Exercise prompt: Extract, without alteration, each line from the start of the listing to the line bearing "one after another.".

Dataset content:
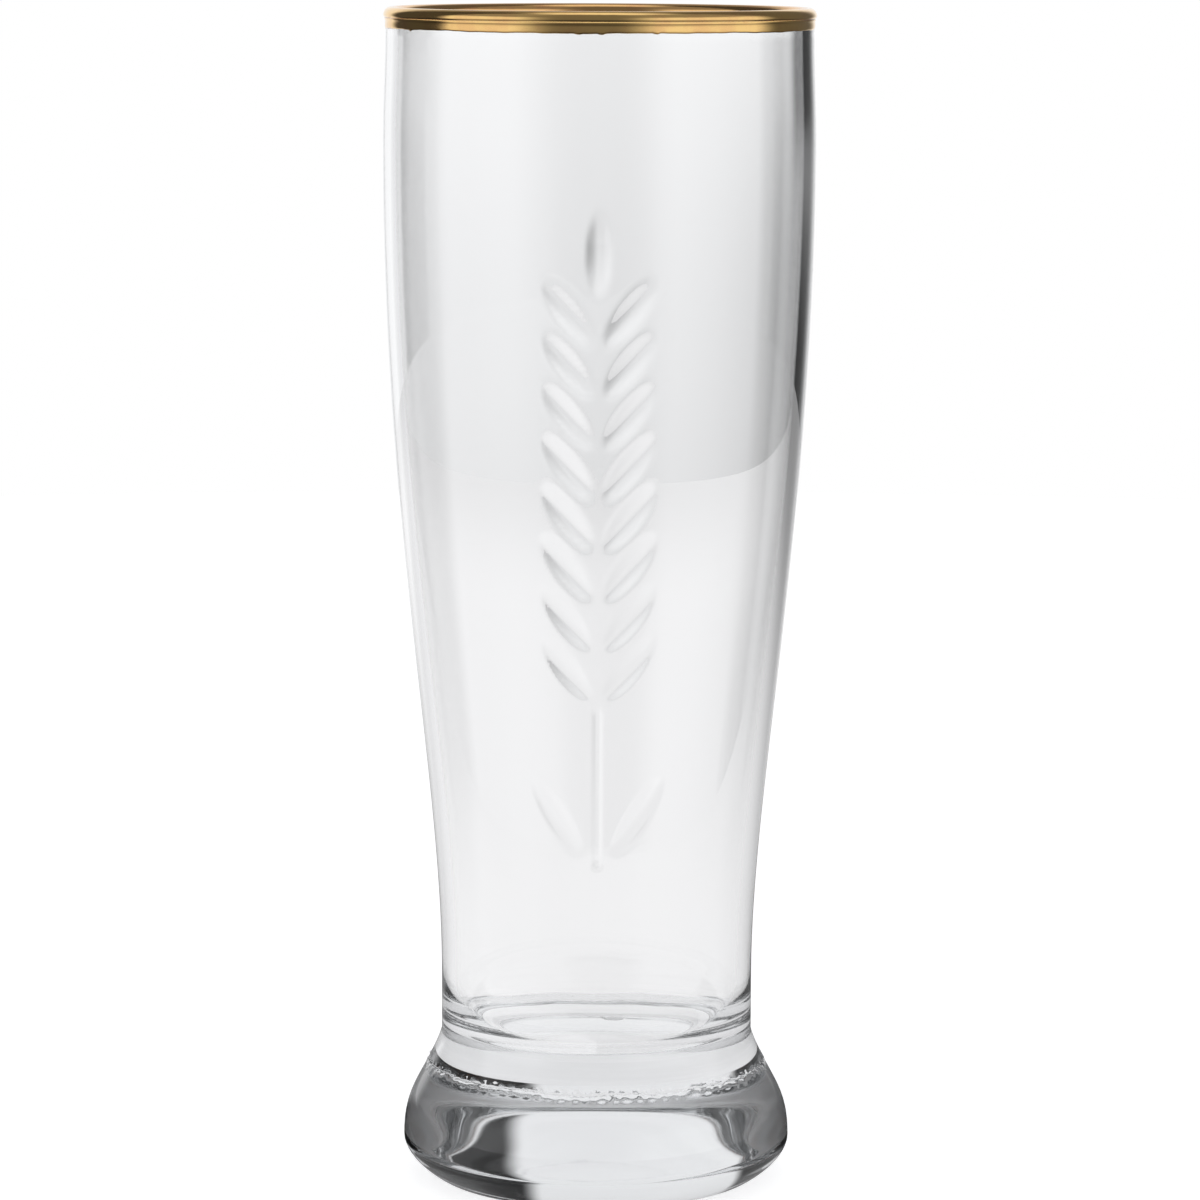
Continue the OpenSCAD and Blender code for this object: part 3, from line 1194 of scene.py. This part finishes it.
    def screened(self, tree: Tree, screens: tuple[Screen, ...], way: Way, tone: Value) -> Value:
        """Stands screens before a tone, one after another.

        Args:
            tree: The tree to add to.
            screens: The screens, the farthest first.
            way: The direction looked in.
            tone: The tone behind them all.

        Returns:
            The tone seen.
        """
        for screen in screens:
            tone = screen.over(tree, way, tone)
        return tone

    def mirror_ray(self, tree: Tree, path: bpy.types.Node) -> Sock:
        """Returns 1 for light that a shiny face turns back, and 0 for light that the glass lets through."""
        return tree.out(path, "Is Glossy Ray") * (1.0 - tree.out(path, "Is Transmission Ray"))

    def trapped(self, tree: Tree, path: bpy.types.Node) -> Sock:
        """Picks out light that was turned back many times inside the foot alone.

        Args:
            tree: The tree to add to.
            path: Its Light Path node.

        Returns:
            1 for such light and 0 for all other.
        """
        turns = tree.smooth(tree.out(path, "Ray Depth"), *self.trapped_turns)
        return turns * tree.fall(tree.out(path, "Transmission Depth"), *self.trapped_passes)


@dataclass(frozen=True)
class PhotoCamera:
    """The photograph's viewpoint, fitted to the outline of the glass. Lengths are metres."""

    back: float = 0.760
    height: float = 0.18959
    pitch: float = 7.651
    roll: float = 0.22
    lens: float = 154.08
    shift: Point = (0.0017, -0.0026)

    def build(self) -> bpy.types.Object:
        """Makes the scene's camera.

        Returns:
            The camera.
        """
        data = bpy.data.cameras.new("photo_camera")
        data.sensor_width = 36.0
        data.lens = self.lens
        data.shift_x, data.shift_y = self.shift
        data.clip_start, data.clip_end = 0.01, 50.0
        camera = bpy.data.objects.new("photo_camera", data)
        tilt = Matrix.Rotation(math.radians(90.0 - self.pitch), 4, "X")
        roll = Matrix.Rotation(math.radians(self.roll), 4, "Z")
        camera.matrix_world = Matrix.Translation((0.0, -self.back, self.height)) @ tilt @ roll
        bpy.context.scene.collection.objects.link(camera)
        bpy.context.scene.camera = camera
        return camera


def main() -> None:
    """Builds the glass, then the studio round it."""
    logging.basicConfig(level=logging.INFO)
    scene = bpy.context.scene
    scene.view_settings.view_transform = "Standard"
    scene.cycles.max_bounces = scene.cycles.transmission_bounces = scene.cycles.glossy_bounces = 40
    for maker in (FusedGlass(), GildedLip()):
        piece = maker.build()
        LOG.info("%s: %d faces", piece.name, len(piece.data.polygons))
    studio = Studio()
    studio.table()
    studio.world()
    PhotoCamera().build()


if __name__ == "__main__":
    main()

The reply:
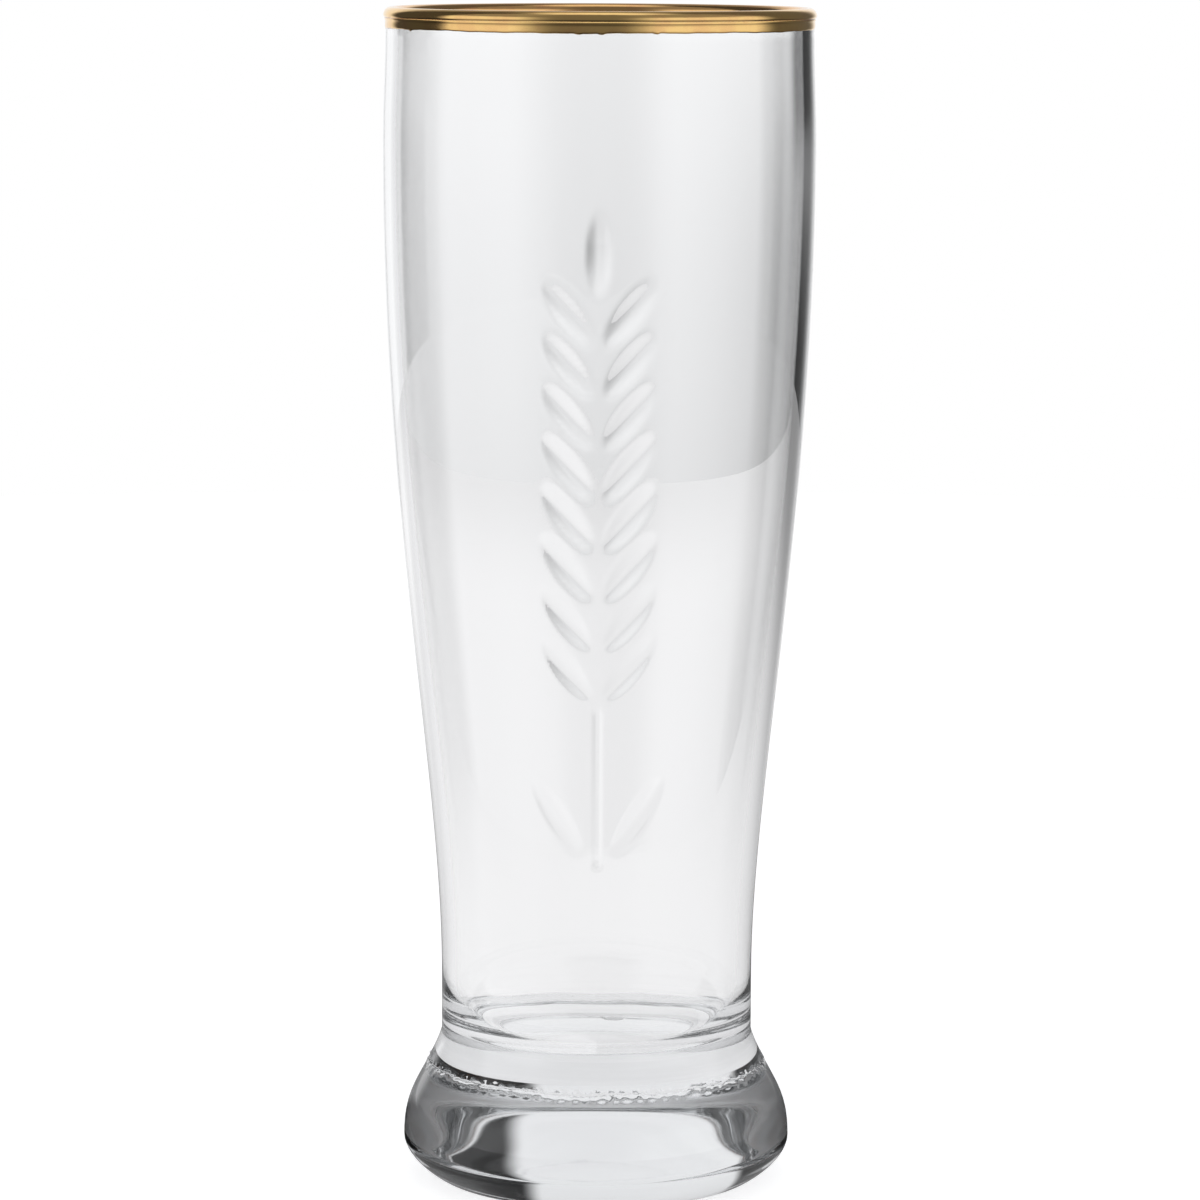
Continue the OpenSCAD and Blender code for this object: part 3, from line 1194 of scene.py. This part finishes it.
    def screened(self, tree: Tree, screens: tuple[Screen, ...], way: Way, tone: Value) -> Value:
        """Stands screens before a tone, one after another.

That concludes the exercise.